Article III, section 28 of the Texas Constitution requires that the Legislature, "at its first regular session after the publication of each United States decennial census, apportion the state into senatorial and representative districts." Id. art. III, 28. This provision further declares that "[i]n the event the Legislature shall at any such first regular session following the publication of a United States decennial census, fail to make such apportionment, same shall be done by the Legislative Redistricting Board of Texas." Id. The 2000 decennial census was published while the Seventy-seventh Texas Legislature was in session. The Texas Supreme Court has held that "the overriding intent of the people in adopting Sec. 28 was to permit apportionment of the state into legislative districts at the regular session of the Legislature which is convened in January following the taking of the census, if publication is either before convening or during the session." Mauzy v. Legislative Redistricting Bd., 471 S.W.2d 570, 573 (Tex. 1971) (emphasis added). Thus, the Seventy-seventh Texas Legislature was the proper session in which to undertake legislative redistricting. It failed to do so, however, prior to adjourning on May 28, 2001.(2) As a result, under the terms of article III, section 28, the task of redistricting falls to the Legislative Redistricting Board.

The Legislative Redistricting Board (the "Board"), created by article III, section 28, is "composed of five (5) members, as follows: The Lieutenant Governor, the Speaker of the House of Representatives, the Attorney General, the Comptroller of Public Accounts and the Commissioner of the General Land Office." Tex. Const. art. III, 28. The Board is required to "assemble in the City of Austin within ninety (90) days after the final adjournment" of the regular legislative session. Id. Then, within sixty (60) days of assembling, the Board must "apportion the state into senatorial and representative districts, or into senatorial or representative districts, as the failure of action of such Legislature may make necessary." Id. (emphasis added). Furthermore, "[t]he Supreme Court of Texas shall have jurisdiction to compel such Commission to perform its duties in accordance with the provisions of this section by writ of mandamus or other extraordinary writs conformable to the usages of law." Id.

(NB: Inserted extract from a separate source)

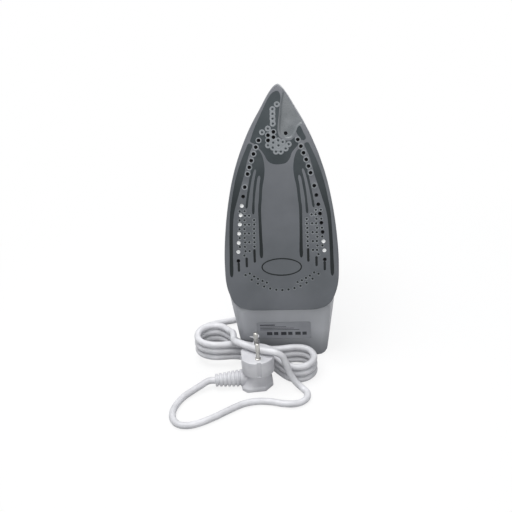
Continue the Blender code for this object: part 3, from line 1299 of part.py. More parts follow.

Article III, section 9, as noted previously, requires that the Senate, in the event of a vacancy in the Office of Lieutenant Governor, elect one of its own members "to perform the duties of the Lieutenant Governor." Id. art. III, 9 (emphasis added). The Senate has done so. One of the constitutional duties of the Lieutenant Governor, pursuant to article III, section 28, is to serve as a member of the Legislative Redistricting Board and, as a member, to participate in the constitutional mandate to "apportion the state into senatorial and representative districts." Id. art. III, 28. The Texas Constitution thus makes clear that the person elected by the Senate to serve as Lieutenant Governor must also serve as a member of the Board. He is without discretion in this matter.

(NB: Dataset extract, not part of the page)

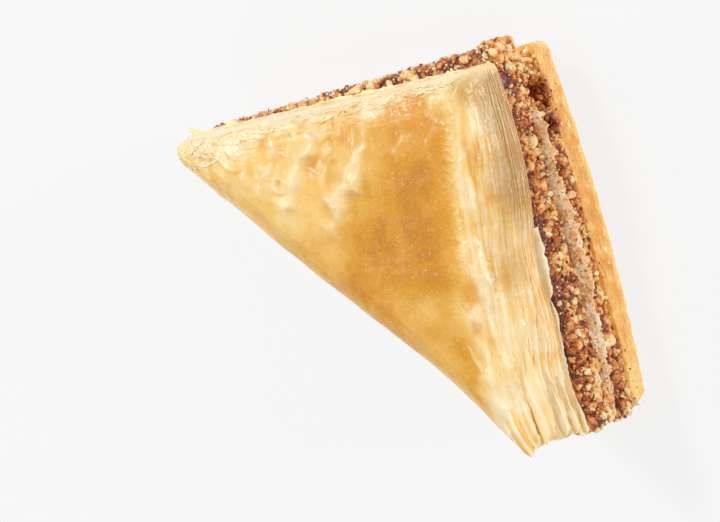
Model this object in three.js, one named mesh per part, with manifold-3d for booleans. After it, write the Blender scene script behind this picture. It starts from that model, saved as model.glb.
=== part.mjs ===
// A triangular piece of baklava, cut from a tray. From the bottom up it has a thin stack of
// phyllo leaves, a nut filling, a middle layer of phyllo, a thicker nut filling and a puffed
// stack of top phyllo whose leaf edges step back from the cut.
// Sizes are in millimetres, +Z is up, and the piece lies on its flat base. The long cut edge
// at the front runs along X, the square corner is front right, and the hypotenuse faces back left.
import * as THREE from 'three';
import { mergeVertices } from 'three/addons/utils/BufferGeometryUtils.js';
import Module from 'manifold-3d';

// ---- Driving dimensions ----
const frontLeg = 62; // cut side along X
const sideLeg = 66; // cut side along Y
const frontY = -30; // where the front cut stands
const tipWidth = 4.4; // the acute tip at the back is cut blunt
const bluntWidth = 5.8; // so is the acute corner at the front left
const cornerRadius = 2; // how far each corner is rounded
const layerGap = 0.3; // clearance between neighbouring layers

// Heights of the layer boundaries over the base.
const bottomPhylloTop = 4.2;
const lowerFillingTop = 8.8;
const middlePhylloTop = 10.3;
const upperFillingTop = 16.8;

// The top stack is pressed flat at the square corner and fans open at the blunt one.
const topHeight = 26.2; // at the middle of the outline
const topTiltX = -0.1; // rise for each millimetre along X
const topTiltY = 0.03; // and along Y
const topCrown = 1.6; // how much the puffed middle stands over the edges

const backDroop = 2.2; // how far the top leaf rounds down over the hypotenuse
const bundles = 9; // leaf bundles in the top stack

const backHollow = 1.5; // how far the hypotenuse is hollowed near the blunt corner
const edgeReach = 6.5; // how far inside an edge its movements are still felt
const layerWave = 0.25; // unevenness of the boundaries between layers
const outlineSteps = 120; // samples round the outline, a multiple of 8

// ---- Small helpers ----

// A repeatable value from 0 to 1 for any number.
function hash(n) {
  const s = Math.sin(n * 127.1 + 311.7) * 43758.5453;
  return s - Math.floor(s);
}

// Gentle unevenness round the outline, from -1 to 1. It closes on itself because it has a
// whole number of waves.
function ripple(u, seed, waves) {
  const shares = [0.5, 0.3, 0.2];
  return shares.reduce((sum, share, i) => {
    const cycles = Math.round(waves * (1 + 0.7 * i));
    return sum + share * Math.sin(2 * Math.PI * (cycles * u + hash(seed + 17 * i)));
  }, 0);
}

// 1 at the centre of a bump, fading to 0 a few widths away.
function bump(distance, width) {
  return Math.exp(-((distance / width) ** 2));
}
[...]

In construing the Texas Constitution, the supreme court gives effect to the plain language, and interprets words as they generally are understood. See City of Beaumont v. Bouillion, 896 S.W.2d 143, 148 (Tex. 1995); see also Armbrister v. Morales, 943 S.W.2d 202, 205 (Tex. App.-Austin 1997, no writ). Furthermore, both provisions of the constitution at issue here use the word "shall": "shall elect one of its members to perform the duties of the Lieutenant Governor"; and "shall be composed of five (5) members, as follows: The Lieutenant Governor . . . ." See Tex. Const. art. III, 9, 28. When "shall" is used in a constitutional provision, the term is mandatory and not merely permissive. See Wood v. State ex rel. Lee, 126 S.W.2d 4, 9 (Tex. 1939). In our opinion, the "plain language" of article III, section 9 and article III, section 28 leaves no doubt that the voters who adopted those amendments intended that the individual elected to perform the duties of Lieutenant Governor is required, as one of those constitutional duties, to serve as a member of the Legislative Redistricting Board. Because that individual is required to serve as a member of the Legislative Redistricting Board, it naturally follows that the fact of his service thereon will have no adverse legal impact on any redistricting plan adopted by the Board.

S U M M A R Y

The person elected to perform the duties of Lieutenant Governor under the terms of article III, section 9 of the Texas Constitution is required, as one of those constitutional duties, to serve as a member of the Legislative Redistricting Board.

Yours very truly,

Cornyn signature

JOHN CORNYN
Attorney General of Texas

HOWARD G. BALDWIN, JR.
First Assistant Attorney General

NANCY FULLER
Deputy Attorney General - General Counsel

SUSAN D. GUSKY
Chair, Opinion Committee

Rick Gilpin
Assistant Attorney General, Opinion Committee


 

Footnotes

1. See Letter from Honorable Bill Ratliff, Lieutenant Governor of Texas, to Honorable John Cornyn, Attorney General of Texas (June 5, 2001) (on file with Opinion Committee).

2. House Bill 150 was passed by the House, but not the Senate. See Tex. H.B. 150, 77th Leg., R.S. (2001). Senate Bill 499 was introduced in the Senate, but failed passage there. See Tex. S.B. 499, 77th Leg., R.S. (2001).